Restoring the Value of Your Reputation

Accountants speak of goodwill and balance-sheet intangibles ("Goodwill Hunting," January); in my world of intangible-asset and reputation management, we speak of the difference between book value and market capitalization.

These intangible assets make up the internally developed intellectual assets that enable business processes for quality, safety, security, integrity, sustainability, innovation, and so on. Reputation, of course, is the impression formed by stakeholders of how a company manages its intangible assets. CFOs, in their operational and reputational risk-management role, need to manage both book- and market-based intangibles.

You discuss the merits of goodwill write-downs. In my view, intangible asset write-downs began in the capital markets in mid 2007 and accelerated in late 2008. Where once intangible assets constituted 70 percent of the median market cap of traded companies, they made up less than 50 percent in December 2008.

Taking advantage of the current markets to write down goodwill may be a prudent accounting decision. I argue that CFOs should be equally attuned to the opportunity to improve internal business processes, including risk management, to restore corporate reputation value and market intangibles.

Nir Kossovsky
CEO
Steel City Re
Pittsburgh


The Blessing of Crisis

Reading through the myriad articles these days that highlight the doom and gloom surrounding the financial world, it was great to come across one that actually touched on some of the positives ("And Now for the Good News...," January).

But there's more benefit to be had beyond just cheaper prices, a heightened awareness of a CFO's value, and an increase in available finance talent. I, like so many others in the finance field, have been broken and humbled by the challenges and disappointments that have filled my workdays these past several months. But if we look beyond the numbers and broaden our perspective on things, there's an invaluable opportunity for personal growth made available to every one of us.


Amid all the struggles that companies and individuals alike have experienced — and, in many cases, continue to experience — we can listen to the words of two ancient figures and realize that there is an element of blessing to what we're going through these days. It was said by a man 3,000 years ago that with humility comes wisdom. A thousand years later, another said we should consider it pure joy whenever we face trials, because that is what develops perseverance within us.

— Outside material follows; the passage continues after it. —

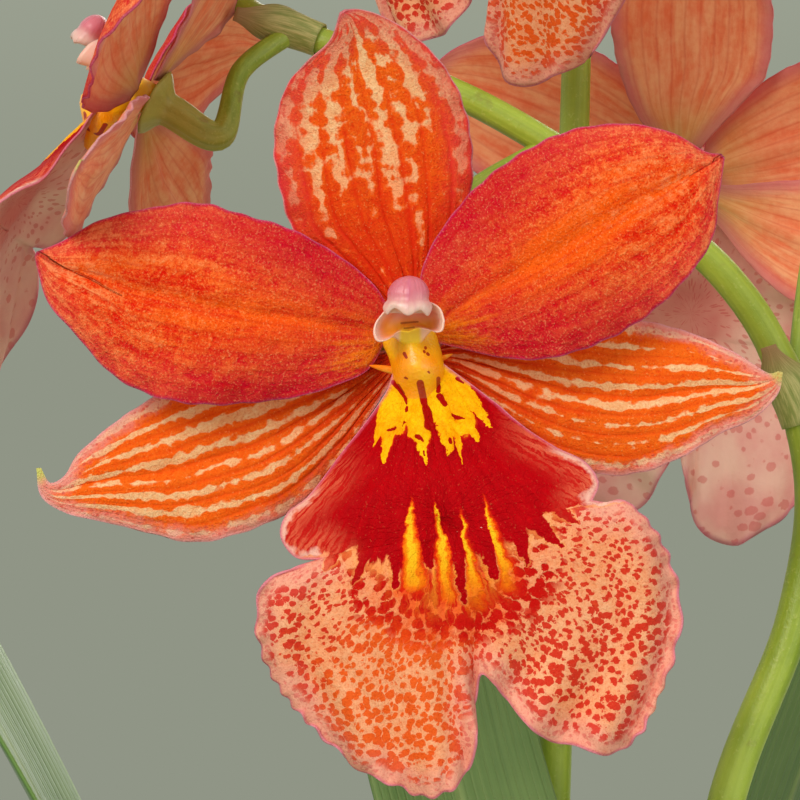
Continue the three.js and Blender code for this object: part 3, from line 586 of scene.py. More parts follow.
def seat(bloom):
    """The bloom's own axes, in mm: x to the viewer's right, y up and z towards the viewer."""
    front = Vector(bloom["face"]).normalized()
    right = Vector((0, 0, 1)).cross(front).normalized()
    turn = Matrix((right, front.cross(right), front)).transposed().to_4x4()
    size = bloom["scale"]
    return (Matrix.Translation(bloom["at"]) @ turn @ Matrix.Rotation(math.radians(bloom["roll"]), 4, "Z")
            @ Matrix.Diagonal((size * bloom["mirror"], size, size, 1)))


def seated(bloom, local):
    matrix = np.array(seat(bloom))
    return local @ matrix[:3, :3].T + matrix[:3, 3]


# Tepals: three sepals and two petals round the column, fleshy and thin at the rim. The orange
# and red lie along the veins, so the cream ground shows between them as broken streaks.
TEPAL = {"thickness": 0.7, "rim": 0.35, "waves": 2.5, "reflex": 14}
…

Finding joy in today's world may be easier said than done, but I do know this: those who seize the opportunity to gain wisdom and perseverance during these times of trial will be the ones leading the charge when times of plenty return.

Craig Shadle
Chief Financial Officer
RQ Construction Inc.
Carlsbad, California


Don't Be Shortsighted

I agree that focusing on improving revenue is the surest way to maintain viability during tough times ("And in This Corner, the Price-Fighter," December 2008). Let a third-party expert cut your expenses on a true gain-sharing model. Our expense-reduction business is up significantly, but companies should continuously be reviewing expenses for opportunities to cut costs. So much focus on cutting travel expenses and head count is shortsighted at best.

Patrick Driscoll
Director
Expense Reduction Analysts
Northbrook, Illinois


CORRECTION:
Commenting on supply-chain pressures in "The Next Wave" (February), Sam Rovit was misidentified. He directs the Corporate Renewal Group at Bain & Co., a global business consulting practice.